Can a digital product passport be updated after the product is sold?
Yes, and for many product categories it must be. If a product is recalled, if a safety notice is issued, or if the product is repaired and its configuration changes, the digital product passport must be updated to reflect accurate current information. The underlying registry must maintain version history so that the state of the DPP at any given date can be audited by market surveillance authorities. For batteries, state-of-health data is explicitly designed to be updated throughout the product's operational life.
What is the difference between a digital product passport and a product data sheet?

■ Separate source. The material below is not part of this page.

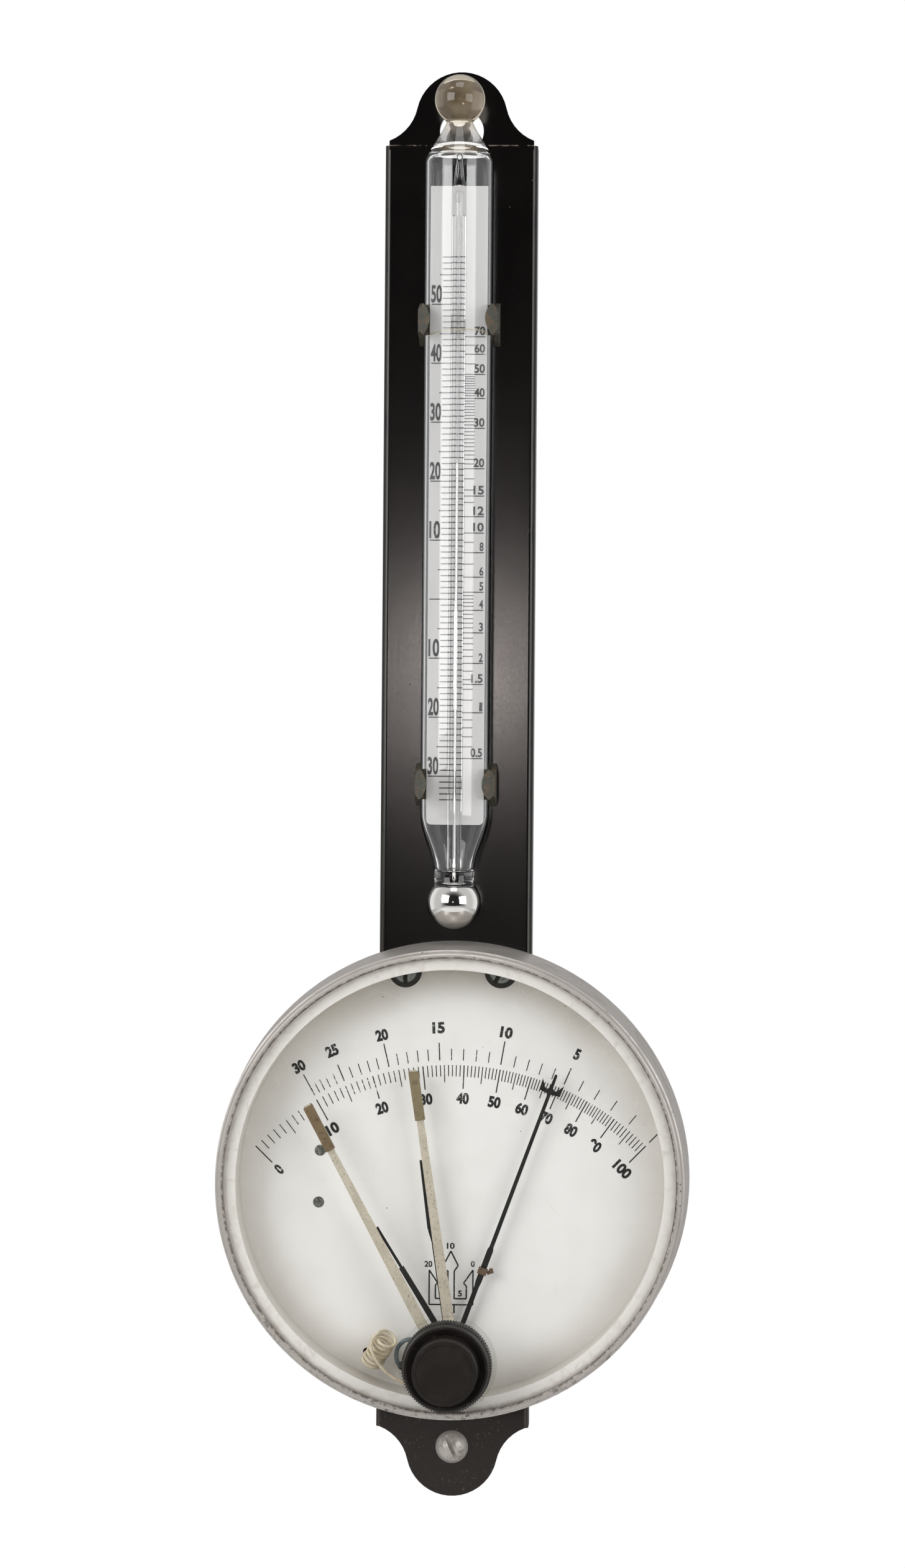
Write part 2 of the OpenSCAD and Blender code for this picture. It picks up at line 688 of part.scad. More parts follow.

A product data sheet is a manufacturer-controlled marketing document, typically a PDF, with no standardised format and no independent verification mechanism. A digital product passport is a machine-readable, access-controlled, standardised digital record linked to a specific product unit or batch via a unique identifier. It is governed by regulation, subject to third-party verification where required by the applicable delegated act, and accessible via APIs rather than file downloads. The DPP travels with the product; a data sheet stays with the brand.
Is a digital product passport the same as a QR code?
No. The QR code — or RFID tag, NFC chip, or GS1 Digital Link barcode — is the physical access point to the digital product passport. It is the door handle, not the building. The digital product passport is the complete data system behind it: the unique identifier, the structured data record, the access permission framework, the hosted registry, and the APIs that serve different data layers to different actors. A QR code that links to a static product webpage is not a digital product passport. A DPP without a physical data carrier cannot be accessed by the humans and machines that need it in the field.